While Google Books does not deal specifically with machine learning, it is similar in many ways to what happens in most machine learning training, there is copying of large amounts of works to produce something different.
In the EU, the Digital Single Market Directive has also opened the door for wider adoption of text and data mining. In Art 3 the Directive sets out a new exception for copyright for “reproductions and extractions made by research organisations and cultural heritage institutions in order to carry out, for the purposes of scientific research, text and data mining of works or other subject matter to which they have lawful access.” Art 4 extends this permission to commercial organisations for any purpose, as long as they have lawful access to the work, and also give rightsholders the opportunity to opt-out of this exception.
The end result of the above is that a large number of commercial entities operating both in the US and Europe are able to scrape images from the Internet for the purpose of data mining, and they can make reproduction and extraction of such materials. Furthermore, other countries such as the UK and Japan have similar exceptions.
Between open data, public domain images, and the data mining exceptions, this means that we can assume that the vast majority of training for machine learning is lawful. While it is possible to imagine some data being gathered and used unlawfully, I cannot imagine that the biggest organisations involved in AI are infringing the law in this respect.
Outputs
Assuming a lot of the inputs that go into training AI are lawful, then what about the outputs? Could a work that has been generated by an AI trained on existing works infringe copyright?

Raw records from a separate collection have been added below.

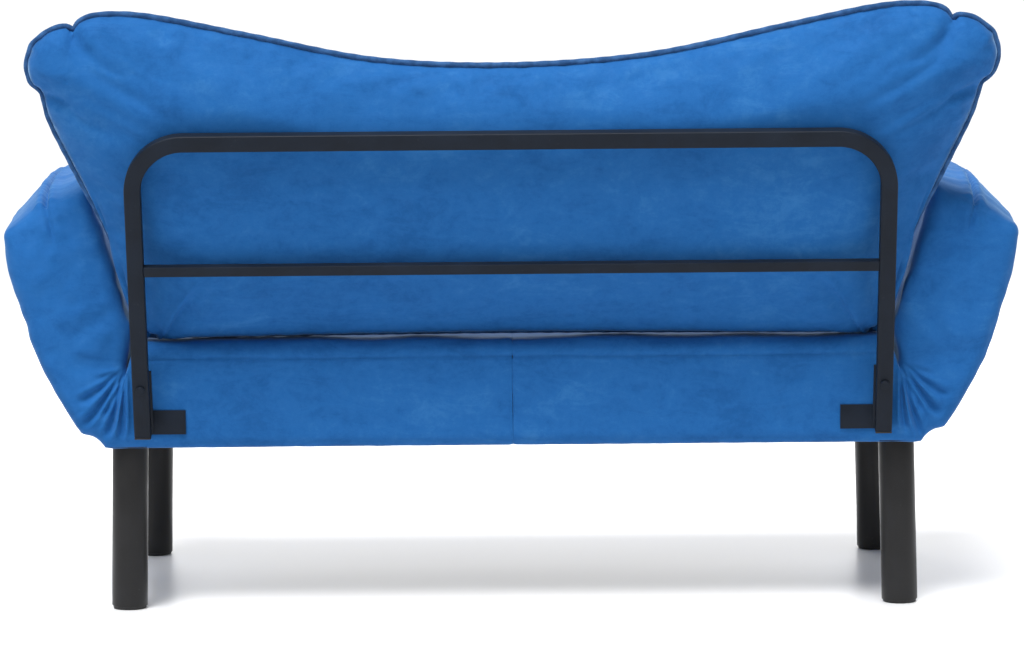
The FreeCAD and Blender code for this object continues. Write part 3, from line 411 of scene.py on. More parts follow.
def done_editing():
    bpy.ops.object.mode_set(mode="OBJECT")


def turned_outwards(piece):
    """Merges a piece's doubles and points all its faces out."""
    edit(piece)
    bpy.ops.mesh.select_all(action="SELECT")
    bpy.ops.mesh.remove_doubles(threshold=0.00002)
    bpy.ops.mesh.normals_make_consistent(inside=False)
    done_editing()


def smoothstep(value, low, high):
    share = np.clip((value - low) / (high - low), 0, 1)
    return share * share * (3 - 2 * share)


def hump(distance, width):
    return np.exp(-(distance / width) ** 2)


def unevenness(points, wavelength, seed, waves=14):
    """A smooth, repeatable unevenness of about this wavelength, mostly between -1 and 1."""
    draw = np.random.default_rng(seed)
    total = np.zeros(points.shape[:-1])
    for _ in range(waves):
        direction = draw.normal(size=3)
        direction *= 2 * math.pi / np.linalg.norm(direction) / wavelength / draw.uniform(0.7, 1.5)
        total += np.sin(points @ direction + draw.uniform(0, 2 * math.pi))
    return total / math.sqrt(waves)


def curve_through(points, count, closed=False, easing=1.0):
    """Evenly spaced points on a smooth line through a few given ones."""
    points = np.array(points, float)
    ends = (points[-1], points[0], points[1]) if closed else (
        2 * points[0] - points[1], 2 * points[-1] - points[-2], None)
    padded = [ends[0], *points, ends[1]] + ([ends[2]] if closed else [])
    line = []
    for before, start, stop, after in zip(padded, padded[1:], padded[2:], padded[3:]):
        for share in np.linspace(0, 1, 24, endpoint=False):
            line.append(0.5 * (2 * start + (stop - before) * share
                               + (2 * before - 5 * start + 4 * stop - after) * share ** 2
                               + (3 * start - before - 3 * stop + after) * share ** 3))
    line = np.array(line + [points[0] if closed else points[-1]])
    length = np.concatenate([[0], np.cumsum(np.linalg.norm(np.diff(line, axis=0), axis=1))])
    wanted = np.linspace(0, 1, count, endpoint=not closed) ** easing * length[-1]
    return np.stack([np.interp(wanted, length, line[:, axis]) for axis in range(line.shape[1])], 1)


def mesh_object(name, vertices, faces):
    mesh = bpy.data.meshes.new(name)
    mesh.from_pydata([tuple(v) for v in np.asarray(vertices).reshape(-1, 3)], [], faces)
    mesh.update()
    piece = bpy.data.objects.new(name, mesh)
    bpy.context.scene.collection.objects.link(piece)
    piece.data.polygons.foreach_set("use_smooth", [True] * len(piece.data.polygons))
    return piece


def grid_normals(grid):
    """Unit normals of a grid of rings: rings along the first axis, closed along the second."""
    along = np.gradient(grid, axis=0)
    around = (np.roll(grid, -1, 1) - np.roll(grid, 1, 1)) / 2
    normal = np.cross(along, around)
    return normal / np.maximum(np.linalg.norm(normal, axis=2, keepdims=True), 1e-12)


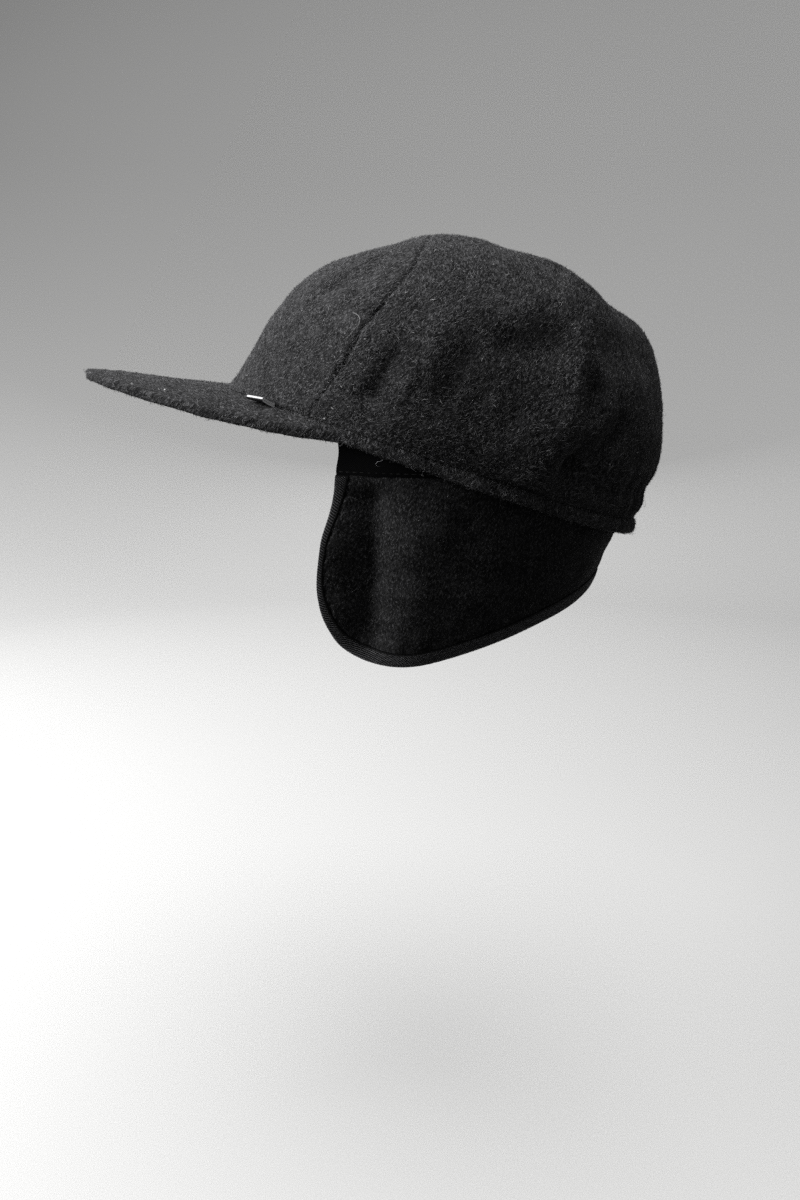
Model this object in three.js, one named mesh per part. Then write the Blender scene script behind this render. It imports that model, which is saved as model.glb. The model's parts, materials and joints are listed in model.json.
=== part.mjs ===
// Wool cap with a short peak and a fold-down ear flap, flap down as it is worn.
// Millimetres. +Z is up as worn, the peak points to -Y and the wearer's left is +X.
// The origin is the middle of the head opening, level with the hem's lower edge at the sides.
// A "turn" is the angle round the head in degrees: 0 at the front, 90 at the left ear, 180 at the back.
import * as THREE from "three";

const DEGREE = Math.PI / 180;

// Head opening, along the lower edge of the hem. It rises to the front and drops at the back.
const openingHalfWidth = 83;
const openingFrontY = -96.8;
const openingBackY = 94.0;
const openingHalfLength = (openingBackY - openingFrontY) / 2;
const openingFrontHeight = 26.8;
const openingBackHeight = -35.5;

// Cloth and the gaps between sewn pieces.
const woolThickness = 2.2;
const seamGap = 0.3;
const hemHeight = 6;
const hemThickness = 3.2;

// Crown: one row for each level from the hem to the middle of the top, outer face.
// The y and z of the front and back lines, and the x and z of the side line.
const crownLevels = [
  { frontY: -97.3, frontZ: 33.0, sideX: 82.5, sideZ: 6.3, backY: 93.8, backZ: -29.2 },
  { frontY: -88.8, frontZ: 47.0, sideX: 84.5, sideZ: 18.5, backY: 99.3, backZ: -16.5 },
  { frontY: -83.4, frontZ: 55.3, sideX: 86.0, sideZ: 34.0, backY: 103.0, backZ: 4.0 },
  { frontY: -76.0, frontZ: 66.0, sideX: 83.5, sideZ: 52.0, backY: 101.2, backZ: 32.0 },
  { frontY: -63.8, frontZ: 78.0, sideX: 75.0, sideZ: 68.5, backY: 91.2, backZ: 58.0 },
  { frontY: -46.4, frontZ: 87.5, sideX: 57.0, sideZ: 83.0, backY: 67.8, backZ: 78.8 },
  { frontY: -24.0, frontZ: 93.3, sideX: 30.0, sideZ: 93.6, backY: 34.5, backZ: 90.8 },
];
const crownTop = { y: -0.5, z: 97.8 };
const levelStep = 17;
const lastLevel = 6.96;

// Seams between the six panels: the turn at the hem, half way up and near the top.
// The ridge is how far the cloth stands out beside the seam, the groove how far the seam sinks in.
const seams = [
  { low: 0, middle: 0, high: 0, ridge: 0.3, groove: 0.9 },
  { low: 62, middle: 68, high: 76, ridge: 0.8, groove: 0.9 },
  { low: 120, middle: 125, high: 138, ridge: 3.6, groove: 0.9 },
  { low: 180, middle: 180, high: 180, ridge: 1.2, groove: 0.9 },
  { low: 240, middle: 235, high: 222, ridge: 2.6, groove: 0.9 },
  { low: 298, middle: 292, high: 284, ridge: 0.8, groove: 0.9 },
  { low: 360, middle: 360, high: 360, ridge: 0.3, groove: 0.9 },
];
const ridgeWidth = 13;
const grooveWidth = 2.2;
const ridgeLevel = 3;
const ridgeSpread = 2.2;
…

This is trickier to answer, and it may very well depend on what happens during and after the training, and how the outputs are generated, so we have to look in more detail under the hood at machine learning methods. A big warning first, obviously I’m no ML expert, and while I have been reading a lot of the basic literature for a few years now, my understanding is that of a hobbyist, if I misrepresent the technology it is my own fault, and will be delighted to correct any mistakes. I will of course be over-simplifying some stuff.
The main idea behind creative AI is to train a system in a way that it can generate outputs that statistically resemble their training data, in other words, in order to generate poetry, you train the AI with poetry, if you want it to generate faces, you train it with faces. There are various models for generative AI, but the two main ones are generative adversarial networks (GANs) and diffusion models.
GAN is a model that uses two agents set against each other (hence the adversarial) in order to generate better outputs. There is a generator, which generates output based on a training dataset, and there is a discriminator, which compares the generated output against the training data in order to discern if it resembles it, and if it does not then it is discarded in favour of outputs that resemble the input.